Reproduce all of the data exactly.

□ □ □ □ □

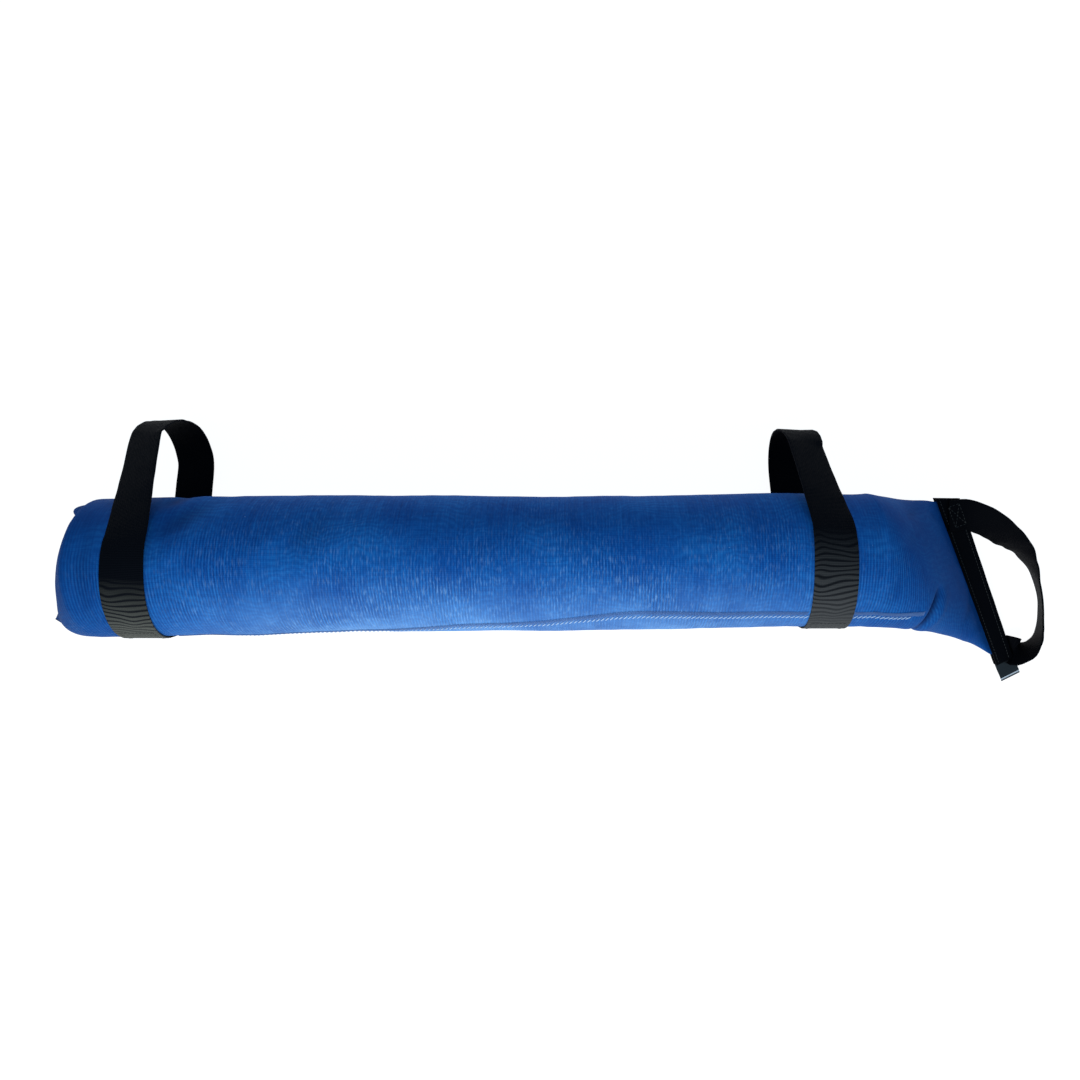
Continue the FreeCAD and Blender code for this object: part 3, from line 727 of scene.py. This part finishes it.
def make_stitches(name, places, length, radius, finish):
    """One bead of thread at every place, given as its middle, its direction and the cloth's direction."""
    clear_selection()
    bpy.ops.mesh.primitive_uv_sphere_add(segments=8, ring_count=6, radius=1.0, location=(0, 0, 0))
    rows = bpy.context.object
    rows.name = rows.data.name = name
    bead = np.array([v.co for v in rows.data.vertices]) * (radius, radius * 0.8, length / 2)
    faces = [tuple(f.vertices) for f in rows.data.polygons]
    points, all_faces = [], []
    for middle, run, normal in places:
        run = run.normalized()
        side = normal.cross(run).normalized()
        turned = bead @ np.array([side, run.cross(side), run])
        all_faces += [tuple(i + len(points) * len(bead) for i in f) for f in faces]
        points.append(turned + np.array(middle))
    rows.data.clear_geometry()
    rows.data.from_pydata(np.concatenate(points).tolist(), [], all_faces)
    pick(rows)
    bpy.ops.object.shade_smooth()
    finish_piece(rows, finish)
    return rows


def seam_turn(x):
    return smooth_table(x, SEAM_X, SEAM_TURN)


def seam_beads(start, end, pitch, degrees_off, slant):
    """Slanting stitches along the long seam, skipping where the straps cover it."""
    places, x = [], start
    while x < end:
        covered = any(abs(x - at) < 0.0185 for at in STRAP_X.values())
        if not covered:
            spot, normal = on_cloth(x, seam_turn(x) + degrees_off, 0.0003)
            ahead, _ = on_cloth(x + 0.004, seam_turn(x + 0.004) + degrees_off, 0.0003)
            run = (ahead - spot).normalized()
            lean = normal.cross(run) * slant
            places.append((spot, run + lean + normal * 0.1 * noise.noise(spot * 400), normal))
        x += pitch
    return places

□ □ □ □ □

- [COMPLETED TASK]:
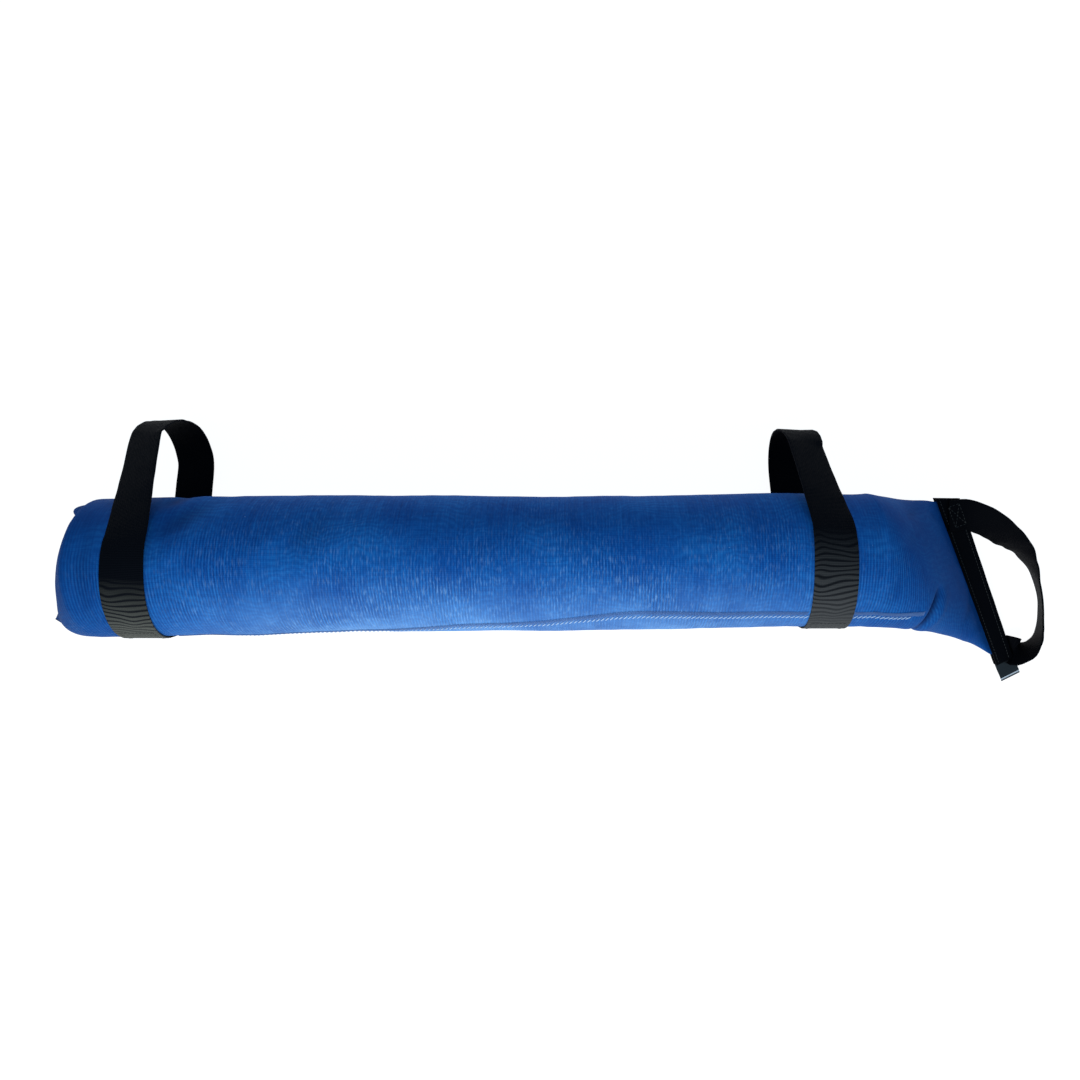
Continue the FreeCAD and Blender code for this object: part 3, from line 727 of scene.py. This part finishes it.
def make_stitches(name, places, length, radius, finish):
    """One bead of thread at every place, given as its middle, its direction and the cloth's direction."""
    clear_selection()
    bpy.ops.mesh.primitive_uv_sphere_add(segments=8, ring_count=6, radius=1.0, location=(0, 0, 0))
    rows = bpy.context.object
    rows.name = rows.data.name = name
    bead = np.array([v.co for v in rows.data.vertices]) * (radius, radius * 0.8, length / 2)
    faces = [tuple(f.vertices) for f in rows.data.polygons]
    points, all_faces = [], []
    for middle, run, normal in places:
        run = run.normalized()
        side = normal.cross(run).normalized()
        turned = bead @ np.array([side, run.cross(side), run])
        all_faces += [tuple(i + len(points) * len(bead) for i in f) for f in faces]
        points.append(turned + np.array(middle))
    rows.data.clear_geometry()
    rows.data.from_pydata(np.concatenate(points).tolist(), [], all_faces)
    pick(rows)
    bpy.ops.object.shade_smooth()
    finish_piece(rows, finish)
    return rows


def seam_turn(x):
    return smooth_table(x, SEAM_X, SEAM_TURN)


def seam_beads(start, end, pitch, degrees_off, slant):
    """Slanting stitches along the long seam, skipping where the straps cover it."""
    places, x = [], start
    while x < end:
        covered = any(abs(x - at) < 0.0185 for at in STRAP_X.values())
        if not covered:
            spot, normal = on_cloth(x, seam_turn(x) + degrees_off, 0.0003)
            ahead, _ = on_cloth(x + 0.004, seam_turn(x + 0.004) + degrees_off, 0.0003)
            run = (ahead - spot).normalized()
            lean = normal.cross(run) * slant
            places.append((spot, run + lean + normal * 0.1 * noise.noise(spot * 400), normal))
        x += pitch
    return places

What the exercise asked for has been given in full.